OYSTERHOOD is reclusiveness or solitude, or an overwhelming desire to stay at home.
A bad night. Woke up sometime after midnight and just could not go back to sleep. So, the Ladies and I migrated to the couch in front of the TV and made ourselves as warm and comfortable as possible (but only two of us succeeded…) until sleep did return sometime in the early hours. I was back awake by six, though. Returned to bed for some coffee- and catpulmonary resuscitation.
I couldn’t really open my eyes for a long time and listened to the radio. I was tired and depressed (probably because of the tiredness, but also in general). It is strange how I can get excited about being out there in the world, but being there also means being constantly confronted with the fact that we live in a pandemic.

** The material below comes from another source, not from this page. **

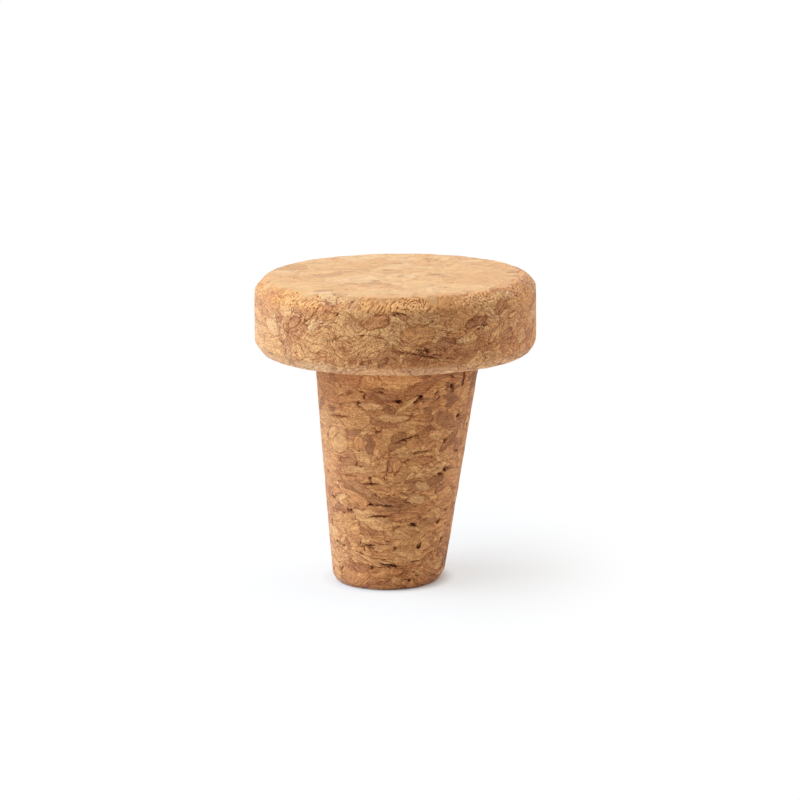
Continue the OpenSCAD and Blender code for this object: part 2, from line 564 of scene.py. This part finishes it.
def cork_relief():
    """Geometry nodes that push the blank's skin in along seams, ridges and crevices."""
    tree = bpy.data.node_groups.new("cork_relief", "GeometryNodeTree")
    for name, kind in (
        ("Geometry", "NodeSocketGeometry"),
        ("Seam Depth", NUMBER),
        ("Line Depth", NUMBER),
        ("Ridge Depth", NUMBER),
        ("Void Depth", NUMBER),
        ("Unevenness", NUMBER),
        ("Worn Corners", NUMBER),
        ("Crooked Chamfer", NUMBER),
        ("Cork", "NodeSocketMaterial"),
    ):
        tree.interface.new_socket(name=name, in_out="INPUT", socket_type=kind)
    tree.interface.new_socket(name="Geometry", in_out="OUTPUT", socket_type="NodeSocketGeometry")
    bench = Bench(tree)
    given = tree.nodes.new("NodeGroupInput").outputs
    place = bench.scaled(bench.node("GeometryNodeInputPosition").outputs[0], 1 / MM)
    skin = cork_skin(bench, place)
    ridges = bench.math("MULTIPLY", skin["Torn"], bench.math("SUBTRACT", 1.0, skin["Ridges"]))
    x, y, z = bench.parts(place)
    off_axis = bench.vector("LENGTH", bench.joined(x, y, 0.0))
    corners = 0.0
    worn_reach = 1.3
    for corner_r, corner_z, wear in (
        (head_r_mm - chamfer_mm, top_mm, bench.ramp(x, 0.0, head_r_mm, 0.3, 2.5)),
        (head_r_mm, top_mm - chamfer_mm, 1.0),
        (head_r_mm, shoulder_mm + chamfer_mm, 0.2),
        (head_r_mm - lower_chamfer_mm, shoulder_mm, 0.2),
    ):
        outward = bench.math("SUBTRACT", off_axis, corner_r)
        upward = bench.math("SUBTRACT", z, corner_z)
        from_corner = bench.vector("LENGTH", bench.joined(outward, upward, 0.0))
        near = bench.ramp(from_corner, 0.0, worn_reach, wear, 0.0)
        corners = bench.math("MAXIMUM", corners, near)
    upper_cut = bench.ramp(z, top_mm - 2.6, top_mm - 1.4)
    upper_rim = bench.ramp(off_axis, head_r_mm - 3.2, head_r_mm - 1.8)
    upper_cut = bench.math("MULTIPLY", upper_cut, upper_rim)
    lower_cut = bench.ramp(z, shoulder_mm + 1.2, shoulder_mm + 2.4, 1.0, 0.0)
    lower_rim = bench.ramp(off_axis, head_r_mm - 2.4, head_r_mm - 1.2)
    lower_cut = bench.math("MULTIPLY", lower_cut, lower_rim)
    right = bench.math("MAXIMUM", bench.math("MULTIPLY", x, 1 / head_r_mm), 0.0)
    upper_cut = bench.math("MULTIPLY", upper_cut, bench.math("MULTIPLY", right, -1.0))
    fuller = bench.ramp(x, -head_r_mm, head_r_mm, -0.1, -0.8)
    lower_cut = bench.math("MULTIPLY", lower_cut, fuller)
    hollows = bench.ramp(bench.noise(place, 0.2, 1.0), 0.3, 0.7, -0.4, 0.6)
    depth = 0.0
    for shape, reach in (
        (skin["Seam"], "Seam Depth"),
        (skin["Lines"], "Line Depth"),
        (ridges, "Ridge Depth"),
        (skin["Void"], "Void Depth"),
        (hollows, "Unevenness"),
        (corners, "Worn Corners"),
        (upper_cut, "Crooked Chamfer"),
        (lower_cut, "Crooked Chamfer"),
    ):
        depth = bench.math("MULTIPLY_ADD", shape, given[reach], depth)
    normal = bench.node("GeometryNodeInputNormal").outputs[0]
    inward = bench.scaled(normal, bench.math("MULTIPLY", depth, -MM))
    moved = bench.node("GeometryNodeSetPosition", {"Geometry": given["Geometry"], "Offset": inward})
    real = bench.node("GeometryNodeRealizeInstances", {"Geometry": moved.outputs[0]})
    dressed = bench.node(
        "GeometryNodeSetMaterial",
        {"Geometry": real.outputs[0], "Material": given["Cork"]},
    )
    bench.feed(tree.nodes.new("NodeGroupOutput").inputs["Geometry"], dressed.outputs[0])
    return tree


# ---- The cork finish ----------------------------------------------------------------
# Bare cork, neither oiled nor waxed: dry, with a faint bloom of dust on its cut cells. A
# granule's shade sets its colour. Seams, lines, ridges and holes all darken it by one brown
# stain, each by its own strength. In the grooves between ridges and in the holes that
# darkening is partly painted shade, and the widest holes are painted nearly black inside.


def cork_finish():
    sanded_tone = (0.59, 0.345, 0.145, 1)
    fresh_tone = (0.93, 0.475, 0.16, 1)
    pale_and_highlight_tone = (1.0, 0.64, 0.35, 1)
    stain_tone = (0.27, 0.075, 0.01, 1)
    hole_shell_and_shade_tone = (0.05, 0.011, 0.002, 1)
    cork = bpy.data.materials.new("bare_cork")
    cork.use_nodes = True
    cork.node_tree.nodes.clear()
    bench = Bench(cork.node_tree)
    place = bench.scaled(bench.node("ShaderNodeTexCoord").outputs["Object"], 1 / MM)
    skin = cork_skin(bench, place)
    ramp = bench.node("ShaderNodeValToRGB", {0: skin["Shade"]})
    shades = (
        (0.00, (0.97, 0.61, 0.31, 1)),
        (0.15, (0.96, 0.565, 0.255, 1)),
        (0.30, (0.94, 0.53, 0.22, 1)),
        (0.50, (0.92, 0.485, 0.19, 1)),
        (0.65, (0.89, 0.44, 0.165, 1)),
        (0.78, (0.82, 0.385, 0.145, 1)),
        (0.88, (0.71, 0.325, 0.125, 1)),
        (1.00, (0.55, 0.25, 0.10, 1)),
    )
    while len(ramp.color_ramp.elements) < len(shades):
        ramp.color_ramp.elements.new(0.5)
    for element, (position, shade) in zip(ramp.color_ramp.elements, shades):
        element.position = position
        element.color = shade
    colour = ramp.outputs[0]
    sanded = bench.math("MULTIPLY", skin["Sanded"], 0.52)
    colour = bench.blend(sanded, colour, sanded_tone, "RGBA")
    colour = bench.blend(skin["Fresh"], colour, fresh_tone, "RGBA")
    # Painted highlight, in part: the chamfer under the head is painted paler, as a band of light
    # along it
    under = bench.math("MULTIPLY", skin["Under"], 0.5)
    colour = bench.blend(under, colour, pale_and_highlight_tone, "RGBA")
    grain = bench.math("MULTIPLY_ADD", skin["Grain"], 0.75, 0.25)
    mottle = bench.ramp(bench.noise(place, 1.1, 2.0, 0.7), 0.44, 0.66)
    specks = bench.ramp(bench.noise(place, 3.6, 1.0), 0.46, 0.62)
    speckled = bench.math("MULTIPLY", specks, skin["Plain"])
    patches = bench.ramp(bench.noise(place, 0.42, 2.0, 0.6), 0.53, 0.68)
    soft = bench.blend(skin["Sanded"], skin["Plain"], 0.5)
    # darker within 0.28 mm of each granule's seam
    outline = bench.ramp(skin["Seam Distance"], 0.0, 0.28, 1.0, 0.0)
    stain = 1.0
    # Each mask, and how strongly it stains: a blend is from the plug's strength to the head's
    for mask, strength in (
        (bench.math("MULTIPLY", patches, soft), bench.blend(skin["Head"], 0.12, 0.32)),
        (bench.ramp(skin["Bands"], 0.35, 0.65), bench.blend(skin["Head"], 0.25, 0.12)),
        (mottle, bench.blend(skin["Head"], 0.18, 0.10)),
        (speckled, bench.blend(skin["Head"], 0.24, 0.44)),
        (bench.math("MULTIPLY", outline, soft), 0.30),
        (bench.math("MULTIPLY", skin["Fibres"], grain), bench.blend(skin["Head"], 0.26, 0.28)),
        (bench.math("MULTIPLY", skin["Lines"], grain), bench.blend(skin["Head"], 0.62, 0.84)),
        # Painted shade, in part: the grooves between torn ridges are stained dark besides the relief
        # that shades them
        (bench.math("MULTIPLY", skin["Torn"], bench.math("SUBTRACT", 1.0, skin["Ridges"])), 0.88),
        (skin["Seam"], bench.blend(skin["Head"], 0.9, 0.7)),
        (skin["Void"], 1.0),
    ):
        bare = bench.math("SUBTRACT", 1.0, bench.math("MULTIPLY", mask, strength))
        stain = bench.math("MULTIPLY", stain, bare)
    stain = bench.math("SUBTRACT", 1.0, stain)
    colour = bench.blend(stain, colour, stain_tone, "RGBA", "MULTIPLY")
    # Painted shade, in part: the widest holes are painted nearly black, for their dark shell and for
    # the shade inside them
    hole = bench.ramp(skin["Void"], 0.55, 1.0, 0.0, 0.97)
    colour = bench.blend(hole, colour, hole_shell_and_shade_tone, "RGBA")
    height = bench.math("MULTIPLY", mottle, -0.04)
    height = bench.math("MULTIPLY_ADD", speckled, -0.05, height)
    bump = bench.node("ShaderNodeBump", {"Height": height, "Distance": MM})
    roughness = bench.ramp(mottle, 0.0, 1.0, 0.82, 0.95)
    bsdf = bench.node(
        "ShaderNodeBsdfPrincipled",
        {"Base Color": colour, "Roughness": roughness, "Normal": bump.outputs[0]},
    )
    bsdf.inputs["Specular IOR Level"].default_value = 0.2
    bsdf.inputs["Sheen Weight"].default_value = 0.2
    bsdf.inputs["Sheen Roughness"].default_value = 0.5
    bench.node("ShaderNodeOutputMaterial", {"Surface": bsdf.outputs[0]})
    return cork


def split_to_triangles(mesh):
    """Splits four-cornered faces here, so that none is later split into a folded pair."""
    skin = bmesh.new()
    skin.from_mesh(mesh)
    bmesh.ops.triangulate(skin, faces=skin.faces)
    skin.to_mesh(mesh)
    skin.free()


relief = stopper.modifiers.new("relief", "NODES")
relief.node_group = cork_relief()
worked = {
    "Seam Depth": 0.10,
    "Line Depth": 0.06,
    "Ridge Depth": 0.16,
    "Void Depth": 0.75,
    "Unevenness": 0.08,
    "Worn Corners": 0.08,
    "Crooked Chamfer": 0.32,
    "Cork": cork_finish(),
}
for item in relief.node_group.interface.items_tree:
    if item.in_out == "INPUT" and item.name in worked:
        relief[item.identifier] = worked[item.name]
share_of_faces_kept = 0.19
thin = stopper.modifiers.new("thinned", "DECIMATE")
thin.ratio = share_of_faces_kept
evaluated = stopper.evaluated_get(bpy.context.evaluated_depsgraph_get())
carved = bpy.data.meshes.new_from_object(evaluated)
split_to_triangles(carved)
stopper.modifiers.clear()
stopper.data = carved
carved.shade_smooth()
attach(stopper, "root")
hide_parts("stopper")


# ---- The floor and the light --------------------------------------------------------
# A white table with no edge in sight. Round the foot the camera sees part of the real cast
# shadow, with a broad faint painted shade and a darker painted ring close round the foot.
# A broad soft lamp stands high on the left, with weaker lamps lower on the left and on the right.


def white_floor():
    floor_mesh = bpy.data.meshes.new("table_top")
    reach = 3.0
    shade_middle = (0.003, 0.012, 0.0)
    foot_middle = (-0.0018, 0.0, 0.0)
    tint_on_cork = (0.92, 0.88, 0.82, 1)
    floor_light_plus_painted_shade = 1.42
    corners = [(x * reach, y * reach, 0.0) for x, y in ((-1, -1), (1, -1), (1, 1), (-1, 1))]
    floor_mesh.from_pydata(corners, [], [(0, 1, 2, 3)])
    floor = bpy.data.objects.new("table_top", floor_mesh)
    bpy.context.scene.collection.objects.link(floor)
    white = bpy.data.materials.new("white_table")
    white.use_nodes = True
    white.node_tree.nodes.clear()
    bench = Bench(white.node_tree)
    place = bench.node("ShaderNodeTexCoord").outputs["Object"]
    away = bench.vector("SUBTRACT", place, shade_middle)
    away = bench.vector("LENGTH", bench.vector("MULTIPLY", away, (1.0, 0.6, 1.0)))
    # Painted shade: the camera's glow is cut by more than the open floor's light, so a halo and a
    # ring round the foot are darkened besides the real cast shadow
    cast_and_painted_shade = bench.ramp(away, 0.0, 0.046, 0.29, 0.0)
    foot_away = bench.vector("LENGTH", bench.vector("SUBTRACT", place, foot_middle))
    cast_and_painted_shade = bench.math("ADD", cast_and_painted_shade, bench.ramp(foot_away, 0.0088, 0.0125, 0.40, 0.0))
    seen = bench.node("ShaderNodeLightPath").outputs["Is Camera Ray"]
    paint = bench.blend(seen, tint_on_cork, bench.joined(cast_and_painted_shade, cast_and_painted_shade, cast_and_painted_shade), "RGBA")
    glow = bench.math("MULTIPLY", seen, bench.math("MULTIPLY_ADD", cast_and_painted_shade, -floor_light_plus_painted_shade, 1.01))
    bsdf = bench.node("ShaderNodeBsdfPrincipled", {"Base Color": paint, "Roughness": 1.0})
    bsdf.inputs["Specular IOR Level"].default_value = 0.0
    bsdf.inputs["Emission Color"].default_value = (1, 1, 1, 1)
    bench.feed(bsdf.inputs["Emission Strength"], glow)
    bench.node("ShaderNodeOutputMaterial", {"Surface": bsdf.outputs[0]})
    floor_mesh.materials.append(white)


white_floor()


lamp_distance = 0.7


def soft_lamp(name, bearing, elevation, width, height, power, colour):
    """An area lamp that faces the head from that bearing and elevation, in degrees."""
    lamp = bpy.data.lights.new(name, "AREA")
    lamp.shape = "RECTANGLE"
    lamp.size = width
    lamp.size_y = height
    lamp.energy = power
    lamp.color = colour
    holder = bpy.data.objects.new(name, lamp)
    turn, rise = math.radians(bearing), math.radians(elevation)
    direction = Vector((math.sin(turn), -math.cos(turn), math.tan(rise))).normalized()
    holder.location = Vector((0, 0, shoulder_mm * MM)) + direction * lamp_distance
    holder.rotation_euler = direction.to_track_quat("Z", "Y").to_euler()
    bpy.context.scene.collection.objects.link(holder)


daylight = (0.88, 1.0, 1.13)
warm_light = (1.0, 0.975, 0.93)
warm_fill = (1.0, 0.91, 0.80)
soft_lamp("high_left_lamp", -90, 60, 0.6, 0.6, 4.7, daylight)
soft_lamp("low_left_lamp", -82, 38, 0.6, 0.5, 3.7, daylight)
soft_lamp("right_lamp", 105, 35, 0.6, 0.5, 3.0, warm_light)

world = bpy.data.worlds.new("studio")
bpy.context.scene.world = world
world.use_nodes = True
world.node_tree.nodes.clear()
bench = Bench(world.node_tree)
seen = bench.node("ShaderNodeLightPath").outputs
white = bench.math("MAXIMUM", seen["Is Camera Ray"], seen["Is Glossy Ray"])
level = bench.blend(white, 0.07, 1.0)
tone = bench.blend(white, (*warm_fill, 1), (1, 1, 1, 1), "RGBA")
sky = bench.node("ShaderNodeBackground", {"Color": tone, "Strength": level})
bench.node("ShaderNodeOutputWorld", {"Surface": sky.outputs[0]})
bpy.context.scene.view_settings.view_transform = "Standard"


# ---- The camera ---------------------------------------------------------------------
# A long lens a little above the head, rolled by half a degree: it looks slightly down on
# the top.

elevation = math.radians(12.0)
roll_deg = -0.56
distance = 0.6
aim = Vector((0.68, 1.18, 32.3)) * MM
back = Vector((0, -math.cos(elevation), math.sin(elevation)))
lens = bpy.data.cameras.new("camera")
lens.lens = 150.9
camera = bpy.data.objects.new("camera", lens)
camera.location = aim + back * distance
turn = back.to_track_quat("Z", "Y")
roll = Matrix.Rotation(math.radians(roll_deg), 3, "Z")
camera.rotation_euler = (turn.to_matrix() @ roll).to_euler()
lens.clip_start = 0.01
bpy.context.scene.collection.objects.link(camera)
bpy.context.scene.camera = camera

When I am alone at home with the Cats, I often forget about it. Here in our happy, safe bubble, life mostly feels ordinary – ordinary and simple. Outside the home, everything reminds us that we have a pandemic raging all around.
Eventually, I opened my eyes and read another manuscript submitted to Karavan Press, because the author needed feedback as soon as possible for a very specific reason. After the reading, it was time to shower, get dressed and go for a walk close to home to dry my hair. The day was beautiful, but there were only a few people out walking or exercising.
The rest of the afternoon was devoted to admin, emails and one wonderful phone call. I usually find talking to strangers on the phone torture, but this time there was a fantastic literary initiative to be discussed and I gladly assisted.
Good news from my friend whose husband is in a hospital. Small steps in the right direction and a small sigh of relief.
Steroids are getting great PR and bringing hope.
The Premier League is back tonight. I will have to declare my colours soon. There are certain expectations of me to turn all devilish red and, in principle, I am definitely considering, but it is hard to switch one’s loyalty in things like these, so I have to choose wisely.
And then: the President will be doing his “Fellow South Africans” thing again later tonight. But do I want to hear about “advanced level three”? Allowing such close personal contact will probably only “advance” the pandemic. I would LOVE to see my beautician again – my skin is suffering (badly), but… I will find another way of supporting her business. I think I need to order a DIY kit! The lovely things I got from her at the beginning of the lockdown have kept me going so far, but they are everyday basics. A more serious intervention is needed, me thinks.
According to these two experts I happen to know, Covid-19, in an advanced stage of the infection, can really damage your brain functions. When I think of what this could potentially mean for creativity, I shrivel inside.
Imagine a life when, as a writer, you can no longer be creative or smell and taste coffee. Pure hell, and not the pretty one I imagine for myself for when the time comes to go in, hopefully, very old age. Not at forty-three because of a @#$%& pandemic.
Glinka ready for her catssistant duties.
Be kind to yourself. Be kind to others. Stay at home.
“Physical distancing remains one of the key strategies to curb this pandemic.”